Through supporting this social media advertising, people are actively supporting these corporations and, by proxy, their unethical practices. Being a Tesla “fan” means supporting the use of child labour in their cobalt mines, and liking Amazon’s comment on that one video means supporting the exploitation of their thousands of underpaid workers. We’re giving these corporations the power to continue to exploit those around us, and it can only get worse from here. They’re not your friends 一 by supporting them, you’re actively contributing to your own oppression.
This strategy is frustratingly effective. It consistently fools consumers (myself included, until recently) into seeing corporations as human instead of the faceless moneymaking machines they are.
Implementations of this tactic vary both in effectiveness and extent. Duolingo’s TikTok account has now embraced memes about its murderous owl mascot and turned them into comedy sketches; Redbull is making jokes about Couch Guy in comment sections; Bedbathandbeyond has started making… berries and cream jokes? Feeds are inundated with sponsored posts of “real people” (clearly actors) unboxing and promoting products; fake social media interns are begging for likes and followers so they can “keep their jobs”; the comment section of every popular video has become nothing more than a blue checkmark infestation – mention a brand in a video and its comments turn into a massive corporate circlejerk, filled with unfunny jokes and millions of likes.
A prominent example of this tactic at play is the shitshow that came from @emilyzugay’s logo redesign series on Tiktok, in which she made a number of videos joking that she has a degree in graphic design, insulting companies’ existing logos, and (jokingly) redesigning them.
One of the first logos that she redesigned was that of the Detroit Lions, turning it into the Detroit Lines, which was followed by the football team changing their profile picture to the logo and commenting on cringey jokes about her “understanding the assignment” or something. This led to nearly all of Detroit’s comments and videos blowing up afterwards and dozens of companies following suit (woohoo free advertising!)

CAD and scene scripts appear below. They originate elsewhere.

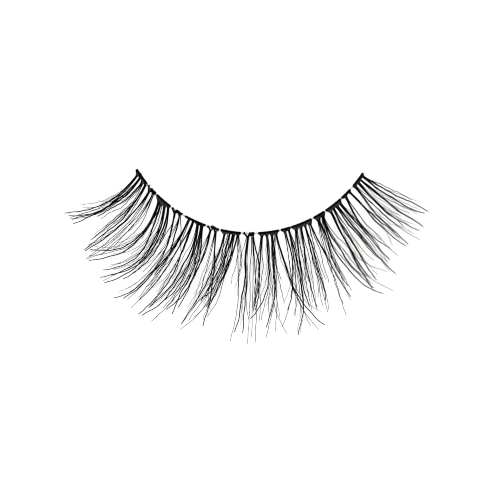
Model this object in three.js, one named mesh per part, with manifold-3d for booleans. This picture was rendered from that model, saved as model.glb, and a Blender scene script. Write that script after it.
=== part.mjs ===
// A strip of false eyelashes, in millimetres.
// It lies on its band with the hairs fanned out along -Y and their tips curled up along +Z.
// The origin is the middle of the band, on the flat underside of the middle tuft's knots.
// A fine thread runs the length of the band, and fifteen tufts are knotted on it. Wide tufts of four
// stems alternate with narrow ones of two. Each stem gathers below the knots and parts into locks.

import * as THREE from "three";
import { mergeVertices } from "three/addons/utils/BufferGeometryUtils.js";
import Module from "manifold-3d";

const wasm = await Module();
wasm.setup();

// Driving sizes of the band
const BAND_LENGTH = 32; // along the thread, from the first knot's end to the last one's
const BAND_HALF_ANGLE = THREE.MathUtils.degToRad(57.5); // how far each half bends round the eyelid's curve
const THREAD_DIAMETER = 0.12;
const THREAD_CLEARANCE = 0.03; // all round the thread, inside the knots
const THREAD_INSET = 0.06; // from the end of the last knot back to the end of the thread
const KNOT_WIDTH = 0.3; // across the band
const KNOT_HEIGHT = 0.26; // above the surface that the band lies on

// Driving sizes of the hair
const LASH_LENGTH = 13.5; // reach of the longest hair, seen from above
const WEB_DEPTH = 0.5; // from the thread to where a stem with a middling web has gathered
const STEM_WIDTH = 0.28; // where a stem is gathered below its web
const LOCK_WIDTH = 0.16; // of a lock where it leaves the stem
const LOCK_HEIGHT = 0.17;
const TIP_WIDTH = 0.07;
const TIP_HEIGHT = 0.05;
const HAIR_LIFT = 0.01; // from the knots' flat undersides up to the hair that lies flat

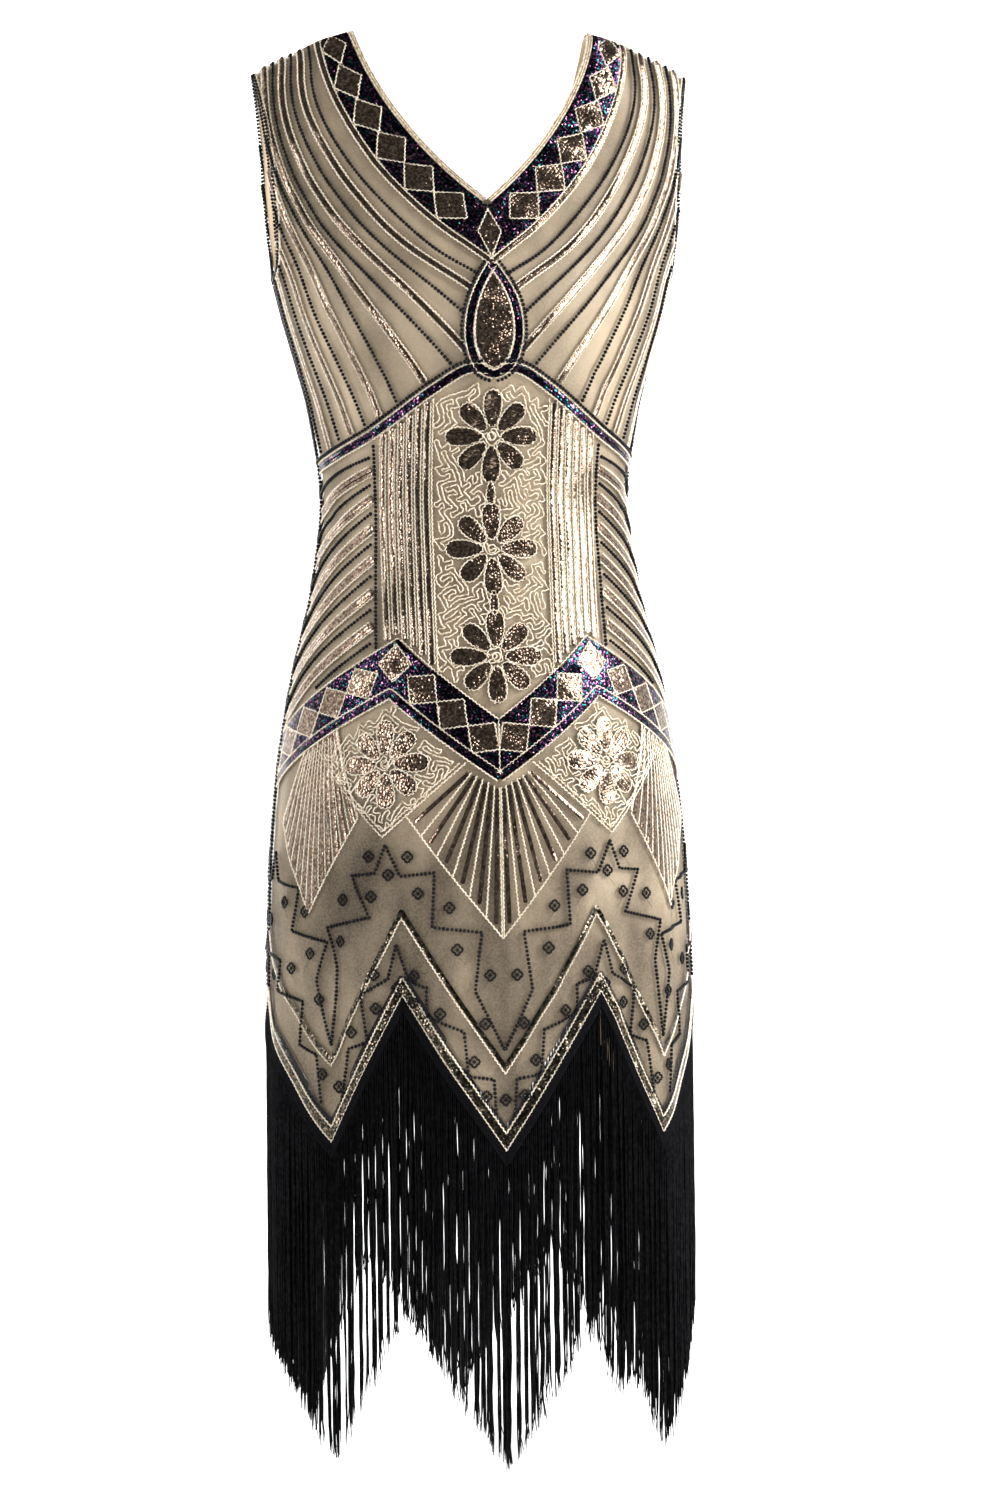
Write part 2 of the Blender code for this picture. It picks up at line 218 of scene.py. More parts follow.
def place(side, line, lift=0.0):
    """3-D points and normals of (angle, drop) rows, lifted off the cloth."""
    angle, drop = np.moveaxis(np.asarray(line, float), -1, 0)
    normal = face_normal(side, angle, drop)
    lift = np.asarray(lift, float)[..., None]
    return surface(side, angle, drop) + normal * lift, normal


def run_of(side, line):
    """How far along a line on the cloth each of its rows lies."""
    points = surface(side, line[:, 0], line[:, 1])
    return np.concatenate([[0], np.cumsum(np.linalg.norm(np.diff(points, axis=0), axis=1))])


def along_line(side, line, step, phase=0.0):
    """The line again at equal steps of cloth."""
    line = np.asarray(line, float)
    run = run_of(side, line)
    count = max(int(round(run[-1] / step)), 1)
    at = (np.arange(count + 1 if phase == 0 else count) + phase) * run[-1] / count
    return np.stack([np.interp(at, run, line[:, 0]), np.interp(at, run, line[:, 1])], -1)


def straight(*corners, pieces=24):
    """A line with straight legs between corners, in (angle, drop)."""
    corners = np.array(corners, float)
    t = np.linspace(0, 1, pieces + 1)[:, None]
    legs = [a + (b - a) * t[:-1] for a, b in zip(corners, corners[1:])]
    return np.concatenate([*legs, corners[-1:]])


def curved(*points, pieces=16):
    """A smooth line through points."""
    p = np.array(points, float)
    p = np.concatenate([[2 * p[0] - p[1]], p, [2 * p[-1] - p[-2]]])
    t = np.linspace(0, 1, pieces + 1)[:, None]
    rows = []
    for k in range(1, len(p) - 2):
        a, b, c, d = p[k - 1 : k + 3]
        rows.append(0.5 * (2 * b + (c - a) * t + (2 * a - 5 * b + 4 * c - d) * t**2 + (3 * b - a - 3 * c + d) * t**3))
        if k < len(p) - 3:
            rows[-1] = rows[-1][:-1]
    return np.concatenate(rows)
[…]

This quickly spiralled out of control. Nearly every verified brand account on Tiktok was begging Emily for a crappy new logo and to be included in one of her videos, in hope of allowing them to attach themselves, being big, faceless corporations, to Emily’s very literal human face. As she continued the series, corporate accounts gained hundreds of thousands of likes and followers, newfound reputations as the “funny” companies on Tiktok, and millions of dollars worth of free advertising.
This trend spawned from a video that one could argue began as pseudo-anti-capitalism. Emily had been mocking these corporate logos, and many of those that originally contributed to her videos blowing up didn’t want this awful, stale, unfunny corporate trend to begin. These companies (as usual) took something positive and monetized it, thereby sucking the life out of it, and to add insult to injury, we cheered them on as they did it.
Over the past decade, companies have consistently always found a way to monetize them, becoming the laughingstock of the internet, and we let them profit from it every time. Chips Ahoy (yeah, the cookie brand) started selling T-shirts and making animated shorts after a horribly cringeworthy ad of theirs (“when the drip is respectable”) exploded in popularity on the internet. Duolingo’s terrifying owl mascot (and the meme tagline “Spanish or vanish”) have become the center of comedy sketches on Duolingo’s brand account on Tiktok, and Discord has started making promotional Youtube videos making fun of the blinding light mode on their own app.
As much as one might assume these corporate accounts to be harmless, their actions are unethical, they are actually deceiving consumers, and they’re beginning to corrupt and take away what makes Tiktok so special – content made by real people. By supporting these brand accounts, we’re also supporting the unethical practices of the corporations, thereby contributing to the further oppression of ourselves and of those around us.